BTW - they want the banks to lend, lend, lend and remove LVR's if the housing market might naturally return to long-term accepted debt to income levels! Or politically realise its not in their short term voting interest to see houses return to more rational debt to income levels.
In many respects it seems completely unbelievable that we find ourselves in these circumstances...but then again if groups continue to take inches, then eventually over years/decades that becomes miles, and its seems like its 'normal' and ok. And here we are....
Behind the scenes, I believe certain people are bricking themselves about the bubble. Don't be surprised if the mass exodus from RBNZ is an indicator.
The banks are smirking as they know they have the govt over a gun. Interfere with the bubble and all the blame will go towards Robbo, Cindy, etc. And the govt will have no choice to bail out the banks.

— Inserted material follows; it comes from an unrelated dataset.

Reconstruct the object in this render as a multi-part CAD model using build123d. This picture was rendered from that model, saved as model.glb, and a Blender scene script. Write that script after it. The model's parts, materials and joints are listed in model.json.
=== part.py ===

The whole situation is so incredibly perverse - and its not like we haven't been warned by witnessing what happened in many places around the world during the GFC. Yet oddly those experiences vs what happened in NZ are used as a reasons why our property market and banking system are bullet proof.
Ultimately I guess you have to learn through direct experience...but even then over time the pain of the experience becomes a distant memory and the lessons can be lost.
Measuring house prices against incomes leaves you nowhere to hide when it comes to pretending ongoing rises are sustainable.
Monthly repayments as a % of income can be fiddled by pushing out loan terms - see the move from 20 to 25 and now 30 year terms.
Deposit savings can be fiddled by relentless analysis of spending to the point where people are expected to live like monks for a decade, and coming up short is always a discipline issue and not a size of the deposit issue.
But a pure "how many years of my total career is a house going to cost me if I spent the entire gross income (including the tax bits on it)?" is easily compared to previous years and will highlight how bad the problem is actually getting.